▶ **WHAT IS BEING ASKED**
What is needed is the run of lines from the one with "for node in" through the close of the data, set down exactly.
##### SUPPLIED MATERIAL #####
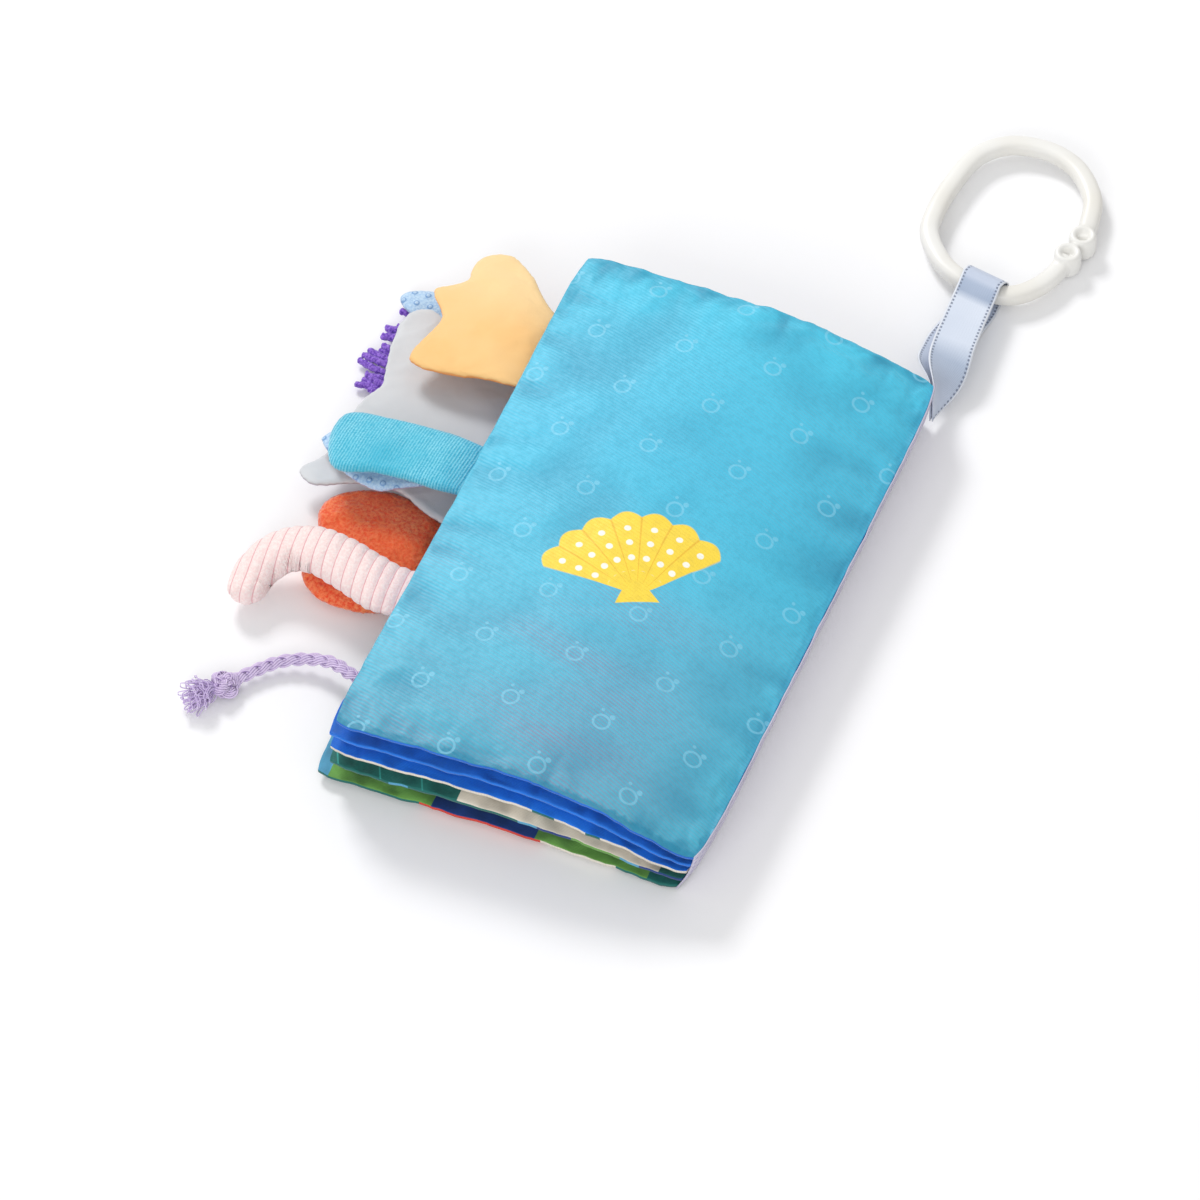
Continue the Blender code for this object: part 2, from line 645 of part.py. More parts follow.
def fringe():
    """Chenille strands drawn out of one tape, each face of the tape's front row by steps."""
    number = PAGES.index("bottom_cover")
    edge = root_edge(number, FRINGE_PLACE)
    root = seam_height(number, 1)
    cells = 2 * FRINGE_STRANDS - 1
    bm = bmesh.new()
    bmesh.ops.create_grid(bm, x_segments=cells, y_segments=1, size=1)
    spacing = FRINGE_WIDTH / (FRINGE_STRANDS - 1)
    start = FRINGE_PLACE - FRINGE_WIDTH / 2
    for vertex in bm.verts:
        column = round((vertex.co.x + 1) / 2 * cells)
        strand, far = divmod(column, 2)
        y = start + strand * spacing + (far - 0.5) * FRINGE_STRAND
        z = root + vertex.co.y * FRINGE_TAPE_HEIGHT / 2
        vertex.co = (edge - FRINGE_TAPE_DEPTH, y, z)
    front = sorted(bm.faces, key=lambda face: face.calc_center_median().y)[::2]
    behind = bmesh.ops.extrude_face_region(bm, geom=bm.faces[:], use_keep_orig=True)
    for vertex in behind["geom"]:
        if isinstance(vertex, bmesh.types.BMVert):
            vertex.co.x = edge
    for strand, face in enumerate(front):
        length = FRINGE_LENGTH * FRINGE_LENGTH_SHARES[strand % len(FRINGE_LENGTH_SHARES)]
        y_start = start + strand * spacing
        lean = FRINGE_WAVE if strand % 2 else -FRINGE_WAVE
        for step in range(1, FRINGE_STEPS + 1):
            share = step / FRINGE_STEPS
            grown = bmesh.ops.extrude_discrete_faces(bm, faces=[face])["faces"][0]
            face = grown
            x = edge - FRINGE_TAPE_DEPTH - (length - FRINGE_TAPE_DEPTH) * share
            y = y_start + FRINGE_WAVE * math.sin(2 * math.pi * share) + lean * share ** 3
            z = root - FRINGE_DROP * math.sin(math.pi / 2 * share)
            half = FRINGE_STRAND / 2 * (FRINGE_TIP_SHARE if step == FRINGE_STEPS else 1)
            for vertex in face.verts:
                side = 1 if vertex.co.y > face.calc_center_median().y else -1
                rise = 1 if vertex.co.z > face.calc_center_median().z else -1
                vertex.tag = side > 0
                vertex.index = rise
            for vertex in face.verts:
                vertex.co = (x, y + (half if vertex.tag else -half), z + half * vertex.index)
    add_piece("fringe", bm, PURPLE)


def lumpy_ball(name, centre, size, heading, lumps, lump_share, carrier):
    """A closed ball of wound or frayed yarn, longer along its heading."""
    bm = bmesh.new()
    bmesh.ops.create_uvsphere(bm, u_segments=14, v_segments=9, radius=0.5)
    turn = Vector((0.0, 0.0, 1.0)).rotation_difference(Vector(heading).normalized())
    for vertex in bm.verts:
        angle = math.atan2(vertex.co.y, vertex.co.x)
        ripple = 1 - lump_share * 0.5 * (1 - math.cos(lumps * angle + 4 * math.pi * vertex.co.z))
        rounded = Vector((vertex.co.x * ripple * size[0], vertex.co.y * ripple * size[1],
                          vertex.co.z * size[2]))
        vertex.co = Vector(centre) + turn @ rounded
    add_piece(name, bm, LILAC, carrier)


def cord(carrier):
    """The braided cord's tube along its route, with its knot and frayed end."""
    fine = smooth_line(CORD_ROUTE, 12)
    points = even_steps(fine, CORD_STEP_DIAMETERS * CORD_DIAMETER)
    curve = bpy.data.curves.new("cord", "CURVE")
    curve.dimensions = "3D"
    curve.bevel_depth = CORD_DIAMETER / 2
    curve.bevel_resolution = 2
    curve.use_fill_caps = True
    spline = curve.splines.new("POLY")
    spline.points.add(len(points) - 1)
    origin = Vector(carrier["place"])
    for target, point in zip(spline.points, points):
        target.co = (*(point - origin), 1.0)
    curve.materials.append(material(*LILAC))
    piece = bpy.data.objects.new("cord", curve)
    bpy.context.collection.objects.link(piece)
    piece.parent = carrier
    heading = (points[-1] - points[-2]).normalized()
    knot = points[-1] + heading * (SEAT_GAP + KNOT_DIAMETER / 2)
    lumpy_ball("cord_knot", knot, (KNOT_DIAMETER,) * 3, heading, KNOT_TURNS, KNOT_LUMP_SHARE, carrier)
    level = Vector((heading.x, heading.y, 0.0)).normalized()
    tuft = knot + level * (KNOT_DIAMETER / 2 + TUFT_LENGTH / 2 + SEAT_GAP)
    lumpy_ball("cord_tuft", tuft, (TUFT_WIDTH, TUFT_HEIGHT, TUFT_LENGTH), level, TUFT_TUFTS,
               TUFT_LUMP_SHARE, carrier)


def ring_middle():
    """Height of the ring's bar, which lies on the ribbon's lower strand."""
    return TABLE_GAP + RIBBON_THICKNESS + RIBBON_LOOP_HEIGHT / 2


def ring_spot(share_x, share_y):
    """A place on the bar's centreline from its shares."""
    x = RING_PLACE_X + share_x * (RING_WIDTH - RING_BAR_WIDTH) / 2
    y = RING_PLACE_Y + share_y * (RING_LENGTH - RING_BAR_WIDTH) / 2
    return Vector((x, y, ring_middle()))


def cup(place, facing):
    """A snap cup at one end of the bar: a stub cylinder with a dimple in its top."""
    bm = bmesh.new()
    radius, dimple = CUP_DIAMETER / 2, CUP_DIMPLE_DIAMETER / 2
    base = place.z - CUP_HEIGHT / 2
    top = place.z + CUP_HEIGHT / 2
    rounding = (radius - dimple) / 3
    profile = ((radius - rounding, base), (radius, base + rounding), (radius, top - rounding),
               (radius - rounding, top), (dimple, top), (dimple, top - CUP_DIMPLE_DEPTH))
    rings = []
    for reach, height in profile:
        ring = []
        for number in range(CUP_SIDES):
            turn = facing + 2 * math.pi * number / CUP_SIDES
            ring.append((place.x + reach * math.cos(turn), place.y + reach * math.sin(turn), height))
        rings.append(ring)
    loft(bm, rings)
    return bm


def link_ring(carrier):
    """The open oval bar, with a cup joined to each of its ends."""
    line = smooth_line([ring_spot(*share) for share in RING_SHARES], RING_SPAN_STEPS)
    rings = []
    for index, centre in enumerate(line):
        run = line[min(index + 1, len(line) - 1)] - line[max(index - 1, 0)]
        side = Vector((-run.y, run.x, 0.0)).normalized()
        ring = []
        for number in range(RING_SIDES):
            turn = 2 * math.pi * (number + 0.5) / RING_SIDES
            ring.append(centre + side * RING_BAR_WIDTH / 2 * math.cos(turn)
                        + Vector((0.0, 0.0, RING_BAR_HEIGHT / 2 * math.sin(turn))))
        rings.append(ring)
    bm = bmesh.new()
    loft(bm, rings)
    ring = add_piece("link_ring", bm, PLASTIC, carrier)
    for number, end in enumerate((line[0], line[-1])):
        tool = add_piece(f"cup_tool_{number}", cup(end, 0.0), PLASTIC, carrier)
        tool.hide_render = True
        tool.display_type = "WIRE"
        join = ring.modifiers.new(f"cup_{number}", "BOOLEAN")
        join.operation = "UNION"
        join.object = tool


def ribbon_places():
    """The loop's middle on the bar, its axis and its heading away from the book."""
    axis = Vector((math.cos(RIBBON_LOOP_ANGLE), math.sin(RIBBON_LOOP_ANGLE), 0.0))
    away = Vector((-axis.y, axis.x, 0.0))
    near = ring_spot(RIBBON_LOOP_PLACE_SHARE, -1.0) + away * RIBBON_LOOP_SHIFT
    root = Vector((spine_line(RIBBON_ROOT_HEIGHT) + SEAT_GAP + SPINE_CLOTH_THICKNESS / 2,
                   PAGE_LENGTH / 2 + SEAT_GAP, RIBBON_ROOT_HEIGHT))
    return near, axis, away, root


def ribbon(carrier):
    """One band: from the spine out over the bar, round it and back, standing on edge at the spine."""
    bar, axis, away, root = ribbon_places()
    stations = []
    half_loop = RIBBON_LOOP_HEIGHT / 2 + RIBBON_THICKNESS / 2
    for strand, sign in (("upper", 1), ("lower", -1)):
        row = []
        for step in range(RIBBON_STRAND_STEPS + 1):
            share = step / RIBBON_STRAND_STEPS
            ease = share * share * (3 - 2 * share)
            centre = root.lerp(bar, share)
            centre.z = root.z + (bar.z - root.z) * ease
            run = (bar - root).normalized()
            flat = Vector((run.y, -run.x, 0.0)).normalized().lerp(axis, ease).normalized()
            turn = math.pi / 2 * (1 - ease)
            width = flat * math.cos(turn) + Vector((0.0, 0.0, 1.0)) * math.sin(turn)
            normal = Vector((0.0, 0.0, 1.0)) * math.cos(turn) - flat * math.sin(turn)
            apart = RIBBON_ROOT_SPREAD / 2 + (half_loop - RIBBON_ROOT_SPREAD / 2) * ease
            splay = 0.0 if strand == "upper" else -RIBBON_SPLAY * math.sin(math.pi * share) ** 2
            row.append((centre + normal * sign * apart + flat * splay, width, normal * sign))
        stations.append(row)
    upper, lower = stations
    loop = []
    for step in range(1, RIBBON_LOOP_STEPS):
        turn = math.pi / 2 - math.pi * step / RIBBON_LOOP_STEPS
        out = away * (RIBBON_LOOP_DEPTH / 2 + RIBBON_THICKNESS / 2) * math.cos(turn)
        rise = Vector((0.0, 0.0, half_loop * math.sin(turn)))
        normal = (away * math.cos(turn) + Vector((0.0, 0.0, math.sin(turn)))).normalized()
        loop.append((bar + out + rise, axis, normal))
    rings = []
    for centre, width, normal in upper + loop + lower[::-1]:
        across = width * RIBBON_WIDTH / 2
        through = normal * RIBBON_THICKNESS / 2
        rings.append([centre + across + through, centre - across + through,
                      centre - across - through, centre + across - through])
    bm = bmesh.new()
    loft(bm, rings)
    bmesh.ops.triangulate(bm, faces=bm.faces[:])
    add_piece("ribbon_loop", bm, SATIN, carrier)


def page_pivots():
    """The pivots of the four page hinges, each carrying those above it."""
    pivots = [None]
    for number in range(1, len(PAGES)):
        height = STACK_AT_SPINE * number / len(PAGES)
        place = (spine_line(height) + GUTTER, 0.0, height)
        pivots.append(pivot(f"{PAGES[number]}_hinge", place, pivots[-1]))
    return pivots


def tail_pivot(name, number, along, rise, carrier):
    """The pivot of a tail that lifts about the upper edge of its sewn root."""
    place = (root_edge(number, along), along, seam_height(number, 1) + rise)
    return pivot(f"{name}_hinge", place, carrier)


def build():
    """Make the whole book."""
    clear_scene()
    pivots = page_pivots()
    carriers = dict(zip(PAGES, pivots))
    for number, name in enumerate(PAGES):
        page(number, carriers[name])
    spine_cloth()
    leaf_1, leaf_2 = PAGES.index("leaf_1"), PAGES.index("leaf_2")
    leaf_3, bottom = PAGES.index("leaf_3"), PAGES.index("bottom_cover")
    flap_rise = CLOTH_THICKNESS + SEAT_GAP / 2
    tube_rise = PINK_HEIGHT_SHARES[0] * PINK_HEIGHT / 2
    orange = tail_pivot("orange_tail", leaf_1, ORANGE_PLACE, flap_rise, carriers["leaf_1"])
    teal = tail_pivot("teal_tail", leaf_1, TEAL_PLACE, flap_rise, carriers["leaf_1"])
    pink = tail_pivot("pink_tail", leaf_2, PINK_PLACE, tube_rise, carriers["leaf_2"])
    tail("orange_tail", leaf_1, ORANGE_SHARES, ORANGE_LENGTH, ORANGE_WIDTH, ORANGE_PLACE,
         ORANGE_THICKNESS, ORANGE_DROP, (ORANGE, ORANGE), orange, False)
    tail("teal_tail", leaf_1, TEAL_SHARES, TEAL_LENGTH, TEAL_WIDTH, TEAL_PLACE,
         TEAL_THICKNESS, TEAL_DROP, (TEAL, TEAL), teal, True)
    tail("far_dotted_tail", leaf_3, FAR_FIN_SHARES, FAR_FIN_LENGTH, FAR_FIN_WIDTH, FAR_FIN_PLACE,
         FAR_FIN_THICKNESS, FAR_FIN_DROP, (DOTTED, WHITE_CLOTH), carriers["leaf_3"], False,
         under=(GREY_THICKNESS + FAR_FIN_THICKNESS) / 2 + SEAT_GAP)
    tail("near_dotted_tail", leaf_2, NEAR_FIN_SHARES, NEAR_FIN_LENGTH, NEAR_FIN_WIDTH,
         NEAR_FIN_PLACE, NEAR_FIN_THICKNESS, NEAR_FIN_DROP, (DOTTED, WHITE_CLOTH),
         carriers["leaf_2"], False)
    tail("grey_tail", leaf_3, GREY_SHARES, GREY_LENGTH, GREY_WIDTH, GREY_PLACE,
         GREY_THICKNESS, GREY_DROP, (GREY, WHITE_CLOTH), carriers["leaf_3"], False)
    tail("red_tail", bottom, RED_SHARES, RED_LENGTH, RED_WIDTH, RED_PLACE,
         RED_THICKNESS, RED_DROP, (RED, RED), carriers["bottom_cover"], True)
    pink_tail(pink)
    fringe()
    cord(carriers["leaf_3"])
    bar, _, _, root = ribbon_places()
    swing = pivot("ribbon_hinge", root)
    ribbon(swing)
    link_ring(pivot("ring_hinge", bar, swing))


build()
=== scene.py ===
"""Looks of the padded cloth book: printed pages with puckered seams, sewn fabric tails, a plaited cord
with its knot and frayed end, a satin ribbon and a moulded link ring.

Metres throughout, in the model's own frame: +X to the spine, +Y to the ribbon's end, +Z up.
"""

import json
import math
import random

import bmesh
import bpy
from mathutils import Matrix, Vector, noise
from mathutils.kdtree import KDTree


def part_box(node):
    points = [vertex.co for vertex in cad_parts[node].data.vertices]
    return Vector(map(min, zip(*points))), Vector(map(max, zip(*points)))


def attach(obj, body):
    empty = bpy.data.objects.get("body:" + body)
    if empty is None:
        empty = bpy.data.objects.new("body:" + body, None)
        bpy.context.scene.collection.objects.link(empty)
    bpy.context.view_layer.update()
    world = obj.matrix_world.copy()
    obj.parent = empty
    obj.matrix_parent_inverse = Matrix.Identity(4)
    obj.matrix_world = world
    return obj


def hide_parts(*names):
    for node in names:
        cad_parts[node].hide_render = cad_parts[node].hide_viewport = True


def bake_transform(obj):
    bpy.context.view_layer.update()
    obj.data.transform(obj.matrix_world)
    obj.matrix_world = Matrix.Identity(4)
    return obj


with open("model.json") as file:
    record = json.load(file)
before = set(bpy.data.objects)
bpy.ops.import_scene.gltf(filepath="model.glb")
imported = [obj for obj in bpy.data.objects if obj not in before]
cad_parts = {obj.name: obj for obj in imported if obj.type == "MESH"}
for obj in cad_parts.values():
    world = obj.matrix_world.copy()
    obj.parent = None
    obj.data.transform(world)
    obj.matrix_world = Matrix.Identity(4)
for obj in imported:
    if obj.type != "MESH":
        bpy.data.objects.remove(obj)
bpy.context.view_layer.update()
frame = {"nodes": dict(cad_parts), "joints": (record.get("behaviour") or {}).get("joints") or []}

MM = 0.001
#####
▶ **ANSWER IN FULL**
    for node in names:
        cad_parts[node].hide_render = cad_parts[node].hide_viewport = True


def bake_transform(obj):
    bpy.context.view_layer.update()
    obj.data.transform(obj.matrix_world)
    obj.matrix_world = Matrix.Identity(4)
    return obj


with open("model.json") as file:
    record = json.load(file)
before = set(bpy.data.objects)
bpy.ops.import_scene.gltf(filepath="model.glb")
imported = [obj for obj in bpy.data.objects if obj not in before]
cad_parts = {obj.name: obj for obj in imported if obj.type == "MESH"}
for obj in cad_parts.values():
    world = obj.matrix_world.copy()
    obj.parent = None
    obj.data.transform(world)
    obj.matrix_world = Matrix.Identity(4)
for obj in imported:
    if obj.type != "MESH":
        bpy.data.objects.remove(obj)
bpy.context.view_layer.update()
frame = {"nodes": dict(cad_parts), "joints": (record.get("behaviour") or {}).get("joints") or []}

MM = 0.001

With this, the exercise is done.